**Extracted information:**
** begin **
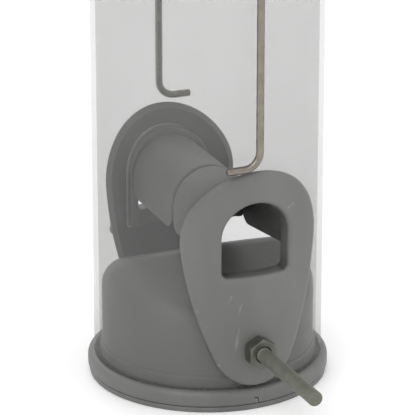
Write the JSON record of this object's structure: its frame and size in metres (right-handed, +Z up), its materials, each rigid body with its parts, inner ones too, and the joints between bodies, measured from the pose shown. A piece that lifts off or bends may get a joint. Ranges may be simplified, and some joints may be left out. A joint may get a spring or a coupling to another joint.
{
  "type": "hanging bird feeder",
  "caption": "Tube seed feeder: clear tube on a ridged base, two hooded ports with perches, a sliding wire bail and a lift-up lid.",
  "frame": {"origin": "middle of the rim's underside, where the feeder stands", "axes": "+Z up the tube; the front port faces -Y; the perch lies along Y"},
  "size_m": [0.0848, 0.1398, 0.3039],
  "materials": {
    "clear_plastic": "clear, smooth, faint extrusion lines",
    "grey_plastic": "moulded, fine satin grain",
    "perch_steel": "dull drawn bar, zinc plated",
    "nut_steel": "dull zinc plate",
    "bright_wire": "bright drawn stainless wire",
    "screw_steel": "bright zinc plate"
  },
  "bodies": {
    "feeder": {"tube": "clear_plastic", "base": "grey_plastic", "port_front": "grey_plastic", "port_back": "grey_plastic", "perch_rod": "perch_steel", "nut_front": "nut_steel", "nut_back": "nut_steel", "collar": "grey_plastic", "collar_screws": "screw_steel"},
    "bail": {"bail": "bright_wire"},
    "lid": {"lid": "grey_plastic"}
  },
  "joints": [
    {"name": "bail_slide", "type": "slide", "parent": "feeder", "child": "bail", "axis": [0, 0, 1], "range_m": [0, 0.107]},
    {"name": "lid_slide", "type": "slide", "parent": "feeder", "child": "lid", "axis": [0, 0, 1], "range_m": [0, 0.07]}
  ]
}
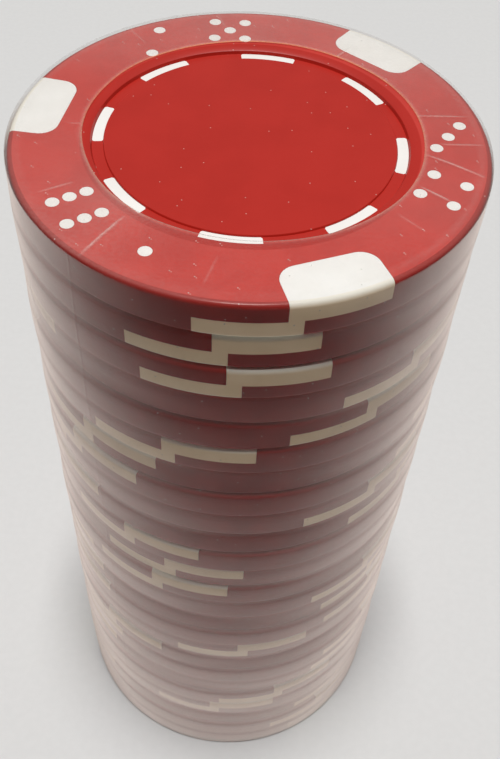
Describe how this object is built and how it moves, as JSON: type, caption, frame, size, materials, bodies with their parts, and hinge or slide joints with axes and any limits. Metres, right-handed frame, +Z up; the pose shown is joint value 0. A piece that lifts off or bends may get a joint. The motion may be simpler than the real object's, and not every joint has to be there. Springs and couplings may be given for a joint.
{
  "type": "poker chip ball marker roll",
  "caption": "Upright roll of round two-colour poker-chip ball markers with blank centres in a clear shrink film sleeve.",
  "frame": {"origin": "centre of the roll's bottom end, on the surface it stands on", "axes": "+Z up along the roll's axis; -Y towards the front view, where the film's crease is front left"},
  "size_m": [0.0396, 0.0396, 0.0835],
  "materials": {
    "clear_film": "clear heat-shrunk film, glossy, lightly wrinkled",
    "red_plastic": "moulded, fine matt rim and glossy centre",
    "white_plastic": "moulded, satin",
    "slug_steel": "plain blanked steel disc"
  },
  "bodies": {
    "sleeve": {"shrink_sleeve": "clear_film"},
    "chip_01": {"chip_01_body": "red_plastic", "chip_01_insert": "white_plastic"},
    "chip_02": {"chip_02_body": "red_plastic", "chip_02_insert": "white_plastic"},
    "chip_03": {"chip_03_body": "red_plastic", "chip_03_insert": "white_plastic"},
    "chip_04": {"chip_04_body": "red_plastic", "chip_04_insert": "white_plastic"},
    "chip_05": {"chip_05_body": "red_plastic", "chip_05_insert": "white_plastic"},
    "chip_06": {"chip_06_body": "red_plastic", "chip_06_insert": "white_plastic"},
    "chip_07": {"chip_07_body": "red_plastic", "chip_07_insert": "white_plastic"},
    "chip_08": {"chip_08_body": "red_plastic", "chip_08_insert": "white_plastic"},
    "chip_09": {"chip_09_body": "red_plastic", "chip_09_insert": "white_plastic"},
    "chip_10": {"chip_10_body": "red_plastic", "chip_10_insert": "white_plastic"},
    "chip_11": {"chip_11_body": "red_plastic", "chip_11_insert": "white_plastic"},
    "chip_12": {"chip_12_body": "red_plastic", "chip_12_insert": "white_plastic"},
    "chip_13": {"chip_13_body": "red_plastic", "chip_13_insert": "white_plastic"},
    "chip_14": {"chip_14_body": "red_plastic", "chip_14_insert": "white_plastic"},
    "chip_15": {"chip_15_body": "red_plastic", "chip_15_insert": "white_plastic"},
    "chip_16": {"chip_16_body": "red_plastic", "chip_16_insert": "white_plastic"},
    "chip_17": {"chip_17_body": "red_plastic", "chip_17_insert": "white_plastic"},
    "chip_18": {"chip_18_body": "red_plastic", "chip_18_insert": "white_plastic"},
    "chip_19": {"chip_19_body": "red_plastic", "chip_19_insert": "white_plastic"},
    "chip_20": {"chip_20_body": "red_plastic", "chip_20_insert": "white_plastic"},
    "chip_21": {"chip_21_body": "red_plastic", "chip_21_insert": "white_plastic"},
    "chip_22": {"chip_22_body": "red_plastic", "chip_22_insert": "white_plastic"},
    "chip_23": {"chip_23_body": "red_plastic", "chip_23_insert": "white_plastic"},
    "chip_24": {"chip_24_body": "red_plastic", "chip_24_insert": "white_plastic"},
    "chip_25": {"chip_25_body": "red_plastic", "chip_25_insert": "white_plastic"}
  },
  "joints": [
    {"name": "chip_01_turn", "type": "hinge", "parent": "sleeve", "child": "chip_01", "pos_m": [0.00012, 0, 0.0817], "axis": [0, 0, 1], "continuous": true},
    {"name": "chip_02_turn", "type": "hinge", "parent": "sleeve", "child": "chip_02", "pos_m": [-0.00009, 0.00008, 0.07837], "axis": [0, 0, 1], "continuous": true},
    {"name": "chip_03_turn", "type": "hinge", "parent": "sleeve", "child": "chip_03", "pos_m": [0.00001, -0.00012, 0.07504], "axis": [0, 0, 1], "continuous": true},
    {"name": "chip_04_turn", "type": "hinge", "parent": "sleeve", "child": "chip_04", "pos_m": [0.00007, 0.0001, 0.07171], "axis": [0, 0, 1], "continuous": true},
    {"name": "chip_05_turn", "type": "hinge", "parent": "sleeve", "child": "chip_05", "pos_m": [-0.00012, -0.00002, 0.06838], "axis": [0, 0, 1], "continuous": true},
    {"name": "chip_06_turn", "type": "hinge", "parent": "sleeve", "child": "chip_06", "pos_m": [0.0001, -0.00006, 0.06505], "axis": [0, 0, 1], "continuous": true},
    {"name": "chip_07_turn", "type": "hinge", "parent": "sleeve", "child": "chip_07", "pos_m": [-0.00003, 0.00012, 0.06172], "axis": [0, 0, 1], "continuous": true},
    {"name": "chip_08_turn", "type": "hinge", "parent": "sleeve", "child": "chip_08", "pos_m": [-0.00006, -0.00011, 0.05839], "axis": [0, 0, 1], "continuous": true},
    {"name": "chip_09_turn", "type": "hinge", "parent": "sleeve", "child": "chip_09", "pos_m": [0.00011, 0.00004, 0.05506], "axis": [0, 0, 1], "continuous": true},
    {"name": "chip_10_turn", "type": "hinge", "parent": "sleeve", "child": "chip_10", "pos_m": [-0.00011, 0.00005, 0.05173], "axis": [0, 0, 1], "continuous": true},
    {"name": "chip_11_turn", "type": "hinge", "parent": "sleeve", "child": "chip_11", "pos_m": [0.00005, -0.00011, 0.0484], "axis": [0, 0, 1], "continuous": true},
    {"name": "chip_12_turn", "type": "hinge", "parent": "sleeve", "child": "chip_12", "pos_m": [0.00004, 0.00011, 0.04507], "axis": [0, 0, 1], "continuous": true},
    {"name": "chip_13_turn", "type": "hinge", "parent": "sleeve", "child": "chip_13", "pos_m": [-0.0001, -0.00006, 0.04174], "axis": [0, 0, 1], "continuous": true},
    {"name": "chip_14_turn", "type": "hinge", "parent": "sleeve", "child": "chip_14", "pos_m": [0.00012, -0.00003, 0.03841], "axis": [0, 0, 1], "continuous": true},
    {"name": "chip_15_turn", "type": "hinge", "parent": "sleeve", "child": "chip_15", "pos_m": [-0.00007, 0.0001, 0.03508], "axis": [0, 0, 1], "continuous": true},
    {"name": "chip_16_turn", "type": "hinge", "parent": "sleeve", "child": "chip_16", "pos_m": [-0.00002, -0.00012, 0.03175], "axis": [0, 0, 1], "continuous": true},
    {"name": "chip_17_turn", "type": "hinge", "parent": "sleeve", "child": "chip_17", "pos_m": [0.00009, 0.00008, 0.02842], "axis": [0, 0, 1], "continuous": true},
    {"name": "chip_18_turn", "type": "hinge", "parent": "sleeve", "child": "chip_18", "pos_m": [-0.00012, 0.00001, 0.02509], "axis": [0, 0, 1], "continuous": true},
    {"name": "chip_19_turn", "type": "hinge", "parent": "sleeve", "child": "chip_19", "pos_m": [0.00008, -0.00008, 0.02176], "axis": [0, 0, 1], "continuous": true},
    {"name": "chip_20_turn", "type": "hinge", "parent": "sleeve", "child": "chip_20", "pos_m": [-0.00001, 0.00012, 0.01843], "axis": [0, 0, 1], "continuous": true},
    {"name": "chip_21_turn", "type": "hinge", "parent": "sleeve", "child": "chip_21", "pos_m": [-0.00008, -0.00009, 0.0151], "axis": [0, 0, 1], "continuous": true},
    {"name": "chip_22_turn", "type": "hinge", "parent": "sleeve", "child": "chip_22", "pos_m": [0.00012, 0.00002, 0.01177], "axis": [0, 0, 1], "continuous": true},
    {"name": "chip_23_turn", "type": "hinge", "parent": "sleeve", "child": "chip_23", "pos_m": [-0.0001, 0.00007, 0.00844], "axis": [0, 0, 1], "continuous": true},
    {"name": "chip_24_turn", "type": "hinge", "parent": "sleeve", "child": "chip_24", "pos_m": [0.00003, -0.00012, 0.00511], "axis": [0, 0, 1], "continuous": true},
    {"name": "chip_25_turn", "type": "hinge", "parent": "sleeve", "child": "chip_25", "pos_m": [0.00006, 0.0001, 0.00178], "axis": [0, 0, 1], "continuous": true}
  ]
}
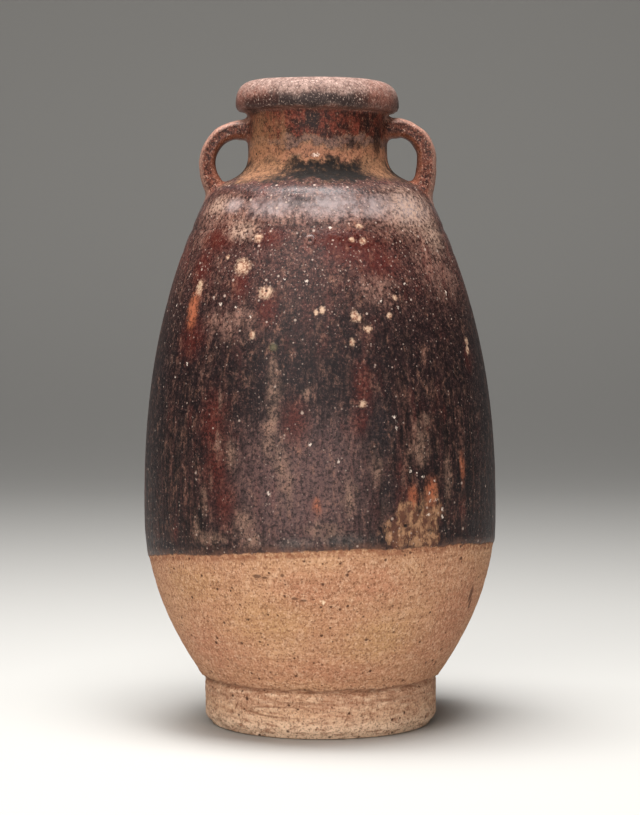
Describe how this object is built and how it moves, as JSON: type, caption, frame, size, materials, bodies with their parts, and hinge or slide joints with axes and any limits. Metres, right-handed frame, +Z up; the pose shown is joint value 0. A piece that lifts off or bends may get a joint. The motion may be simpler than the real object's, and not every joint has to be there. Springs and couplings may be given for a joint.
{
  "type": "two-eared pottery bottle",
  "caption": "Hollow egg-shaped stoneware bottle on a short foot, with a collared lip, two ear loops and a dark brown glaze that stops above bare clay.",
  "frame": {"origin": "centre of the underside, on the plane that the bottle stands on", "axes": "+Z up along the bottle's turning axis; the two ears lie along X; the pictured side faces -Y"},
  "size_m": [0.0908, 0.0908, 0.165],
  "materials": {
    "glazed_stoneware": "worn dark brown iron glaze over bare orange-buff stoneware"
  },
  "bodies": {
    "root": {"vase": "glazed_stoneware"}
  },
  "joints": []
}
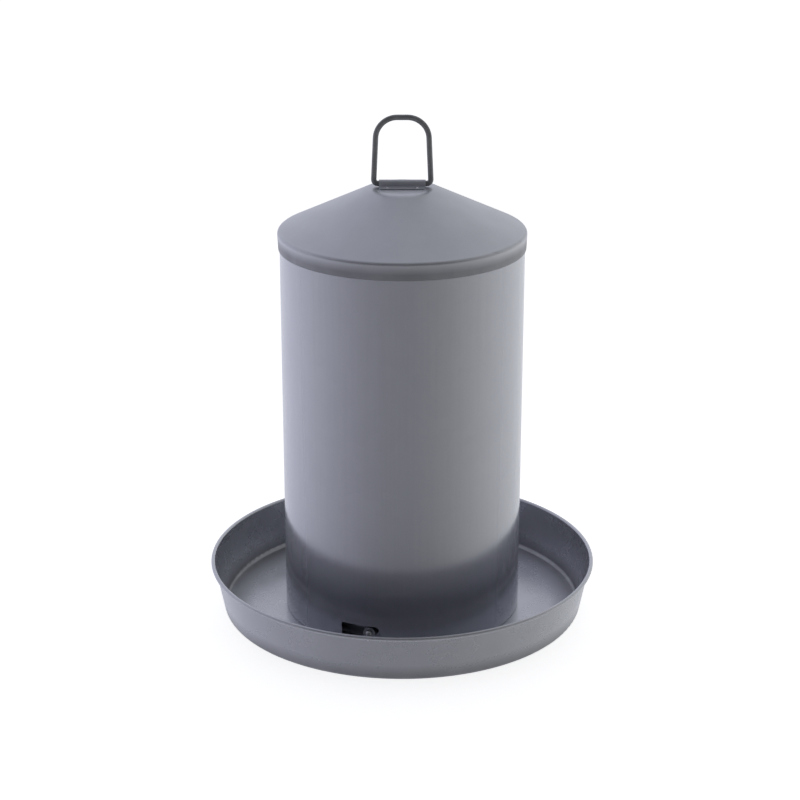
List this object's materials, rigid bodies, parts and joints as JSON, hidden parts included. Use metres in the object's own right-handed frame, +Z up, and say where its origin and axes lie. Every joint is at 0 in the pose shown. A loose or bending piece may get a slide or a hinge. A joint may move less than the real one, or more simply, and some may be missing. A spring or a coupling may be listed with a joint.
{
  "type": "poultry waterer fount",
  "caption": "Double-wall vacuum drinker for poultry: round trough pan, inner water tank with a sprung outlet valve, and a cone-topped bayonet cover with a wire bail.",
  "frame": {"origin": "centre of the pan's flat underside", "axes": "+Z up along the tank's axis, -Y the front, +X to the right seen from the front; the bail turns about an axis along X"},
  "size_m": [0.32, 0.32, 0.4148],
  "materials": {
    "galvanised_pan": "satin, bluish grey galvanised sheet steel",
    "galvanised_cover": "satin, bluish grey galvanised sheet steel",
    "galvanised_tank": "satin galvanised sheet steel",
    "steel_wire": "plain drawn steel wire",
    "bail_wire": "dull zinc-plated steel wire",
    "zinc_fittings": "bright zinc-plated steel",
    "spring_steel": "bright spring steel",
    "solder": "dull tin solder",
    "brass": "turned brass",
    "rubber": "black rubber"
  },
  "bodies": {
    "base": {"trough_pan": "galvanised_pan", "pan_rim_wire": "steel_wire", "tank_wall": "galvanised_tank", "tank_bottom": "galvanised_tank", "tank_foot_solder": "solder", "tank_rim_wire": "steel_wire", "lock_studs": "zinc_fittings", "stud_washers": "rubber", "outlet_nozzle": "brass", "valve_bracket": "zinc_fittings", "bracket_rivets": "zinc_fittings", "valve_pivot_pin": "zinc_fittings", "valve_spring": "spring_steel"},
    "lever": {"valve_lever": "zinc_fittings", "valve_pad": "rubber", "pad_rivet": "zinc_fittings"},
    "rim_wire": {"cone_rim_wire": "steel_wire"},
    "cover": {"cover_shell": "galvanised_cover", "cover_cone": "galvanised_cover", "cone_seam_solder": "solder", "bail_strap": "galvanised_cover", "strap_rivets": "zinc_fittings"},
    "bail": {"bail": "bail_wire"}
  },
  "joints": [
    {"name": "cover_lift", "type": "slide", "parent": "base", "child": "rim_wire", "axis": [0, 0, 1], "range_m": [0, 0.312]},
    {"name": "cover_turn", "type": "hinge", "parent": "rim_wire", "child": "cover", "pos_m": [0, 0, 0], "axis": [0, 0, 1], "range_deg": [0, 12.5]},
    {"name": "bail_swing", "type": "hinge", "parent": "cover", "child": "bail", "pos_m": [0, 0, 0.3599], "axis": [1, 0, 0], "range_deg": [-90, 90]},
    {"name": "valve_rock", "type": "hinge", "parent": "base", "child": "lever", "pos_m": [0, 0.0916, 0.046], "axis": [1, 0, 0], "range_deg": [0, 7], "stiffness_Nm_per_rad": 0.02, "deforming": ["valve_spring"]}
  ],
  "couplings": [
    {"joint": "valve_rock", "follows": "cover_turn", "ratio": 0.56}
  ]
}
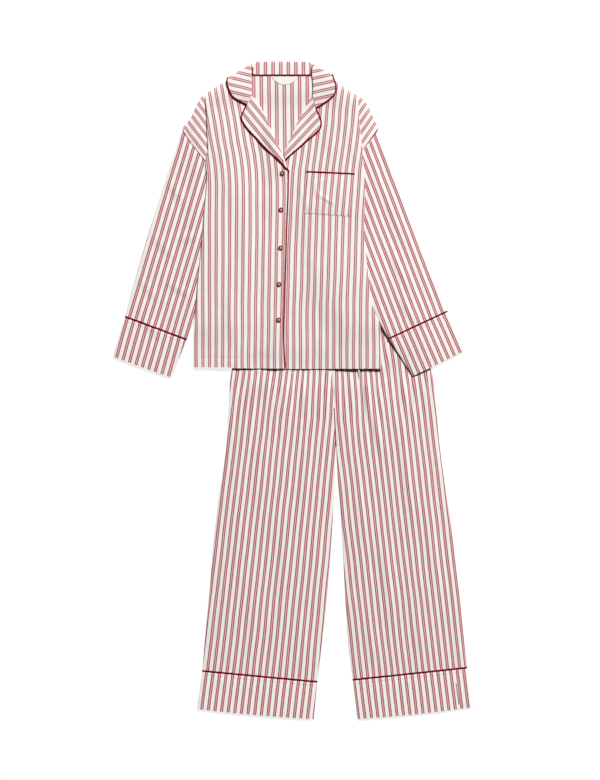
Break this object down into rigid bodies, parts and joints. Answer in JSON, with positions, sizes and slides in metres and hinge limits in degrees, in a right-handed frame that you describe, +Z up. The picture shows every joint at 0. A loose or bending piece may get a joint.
** end **
**Exercise aim:** In the records above, how many lines contain the word "from"? Give the number alone.

**Solution to this task:** 2